Description of the task: Look through the data below and return each line where "then" appears.

Dataset entries:
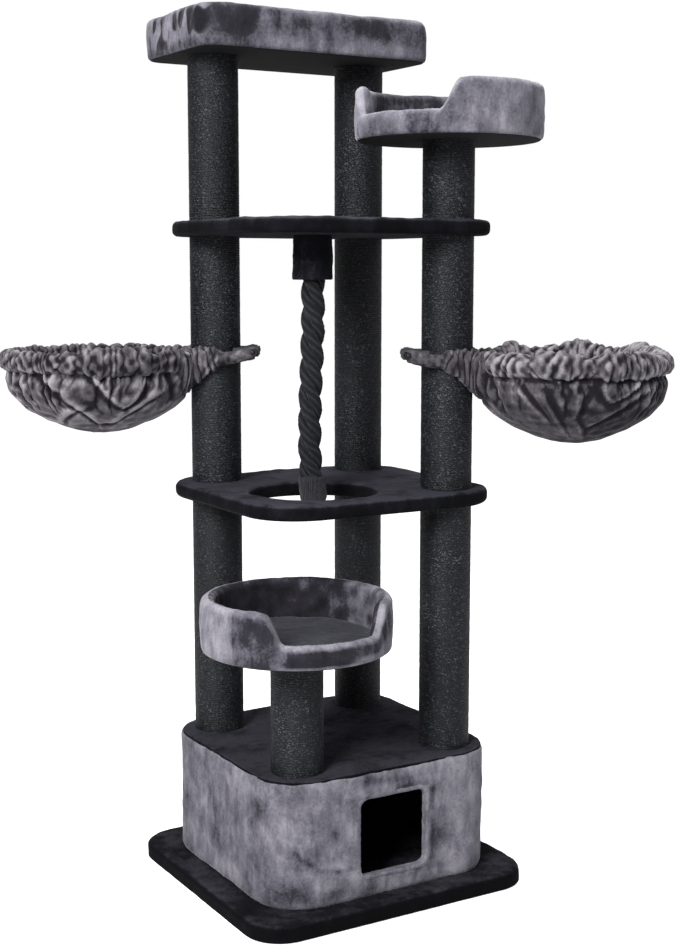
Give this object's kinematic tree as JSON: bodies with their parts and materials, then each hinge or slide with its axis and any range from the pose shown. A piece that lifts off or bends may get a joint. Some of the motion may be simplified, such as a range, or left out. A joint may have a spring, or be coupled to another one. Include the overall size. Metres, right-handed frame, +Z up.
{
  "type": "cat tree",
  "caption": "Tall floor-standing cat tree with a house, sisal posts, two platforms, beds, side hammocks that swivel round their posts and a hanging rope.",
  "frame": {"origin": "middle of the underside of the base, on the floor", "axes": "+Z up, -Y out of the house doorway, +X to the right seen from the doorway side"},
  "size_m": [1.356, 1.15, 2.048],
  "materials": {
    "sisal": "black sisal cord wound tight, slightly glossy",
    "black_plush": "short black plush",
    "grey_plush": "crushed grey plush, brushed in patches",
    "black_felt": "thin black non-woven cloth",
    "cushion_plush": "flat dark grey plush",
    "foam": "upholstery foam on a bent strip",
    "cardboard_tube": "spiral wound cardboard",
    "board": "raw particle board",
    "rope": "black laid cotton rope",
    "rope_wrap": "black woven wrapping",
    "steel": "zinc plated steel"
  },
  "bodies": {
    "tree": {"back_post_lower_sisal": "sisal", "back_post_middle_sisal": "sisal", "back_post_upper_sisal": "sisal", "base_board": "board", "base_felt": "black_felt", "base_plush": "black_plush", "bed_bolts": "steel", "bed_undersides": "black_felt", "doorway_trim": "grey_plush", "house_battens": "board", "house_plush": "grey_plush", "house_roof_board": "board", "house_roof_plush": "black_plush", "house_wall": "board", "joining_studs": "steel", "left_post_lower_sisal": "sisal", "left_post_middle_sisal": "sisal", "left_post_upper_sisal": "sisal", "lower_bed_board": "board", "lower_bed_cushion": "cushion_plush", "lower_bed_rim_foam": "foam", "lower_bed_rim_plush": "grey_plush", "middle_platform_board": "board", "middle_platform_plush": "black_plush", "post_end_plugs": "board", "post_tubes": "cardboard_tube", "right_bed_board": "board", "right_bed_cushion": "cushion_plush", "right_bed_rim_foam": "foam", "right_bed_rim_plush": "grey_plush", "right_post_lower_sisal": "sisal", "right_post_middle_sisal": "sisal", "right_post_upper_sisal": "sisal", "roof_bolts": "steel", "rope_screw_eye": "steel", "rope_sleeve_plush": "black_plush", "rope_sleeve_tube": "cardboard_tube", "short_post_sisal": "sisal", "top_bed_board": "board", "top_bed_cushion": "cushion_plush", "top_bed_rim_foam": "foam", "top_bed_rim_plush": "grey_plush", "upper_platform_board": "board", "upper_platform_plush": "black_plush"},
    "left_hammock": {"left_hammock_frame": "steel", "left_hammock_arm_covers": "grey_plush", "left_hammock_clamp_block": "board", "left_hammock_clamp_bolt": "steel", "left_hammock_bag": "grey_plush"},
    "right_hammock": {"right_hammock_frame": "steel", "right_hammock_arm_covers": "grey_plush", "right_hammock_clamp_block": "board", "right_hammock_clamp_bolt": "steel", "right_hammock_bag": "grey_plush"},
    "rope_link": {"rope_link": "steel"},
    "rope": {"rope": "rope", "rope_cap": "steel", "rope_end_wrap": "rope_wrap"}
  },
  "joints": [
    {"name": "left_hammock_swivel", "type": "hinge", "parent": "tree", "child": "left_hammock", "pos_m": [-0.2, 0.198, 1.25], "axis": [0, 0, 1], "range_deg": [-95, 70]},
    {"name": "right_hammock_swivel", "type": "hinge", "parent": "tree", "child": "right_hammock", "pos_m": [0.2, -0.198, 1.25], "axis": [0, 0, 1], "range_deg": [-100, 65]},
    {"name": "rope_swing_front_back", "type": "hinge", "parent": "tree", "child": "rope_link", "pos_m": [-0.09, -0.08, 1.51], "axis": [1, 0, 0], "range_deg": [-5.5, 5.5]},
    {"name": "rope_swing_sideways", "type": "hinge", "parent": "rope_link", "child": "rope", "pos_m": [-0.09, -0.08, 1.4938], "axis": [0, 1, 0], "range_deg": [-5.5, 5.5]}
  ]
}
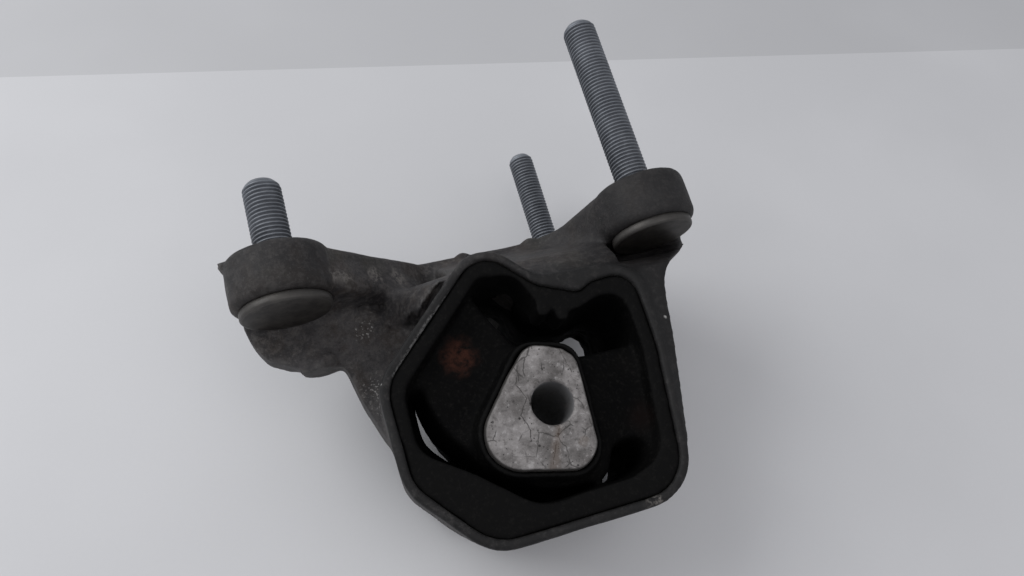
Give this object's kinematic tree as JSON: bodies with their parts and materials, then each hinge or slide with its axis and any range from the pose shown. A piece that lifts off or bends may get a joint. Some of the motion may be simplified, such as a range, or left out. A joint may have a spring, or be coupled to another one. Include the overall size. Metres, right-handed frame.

Written response:
Give this object's kinematic tree as JSON: bodies with their parts and materials, then each hinge or slide with its axis and any range from the pose shown. A piece that lifts off or bends may get a joint. Some of the motion may be simplified, such as a range, or left out. A joint may have a spring, or be coupled to another one. Include the overall size. Metres, right-handed frame, +Z up.
Give this object's kinematic tree as JSON: bodies with their parts and materials, then each hinge or slide with its axis and any range from the pose shown. A piece that lifts off or bends may get a joint. Some of the motion may be simplified, such as a range, or left out. A joint may have a spring, or be coupled to another one. Include the overall size. Metres, right-handed frame.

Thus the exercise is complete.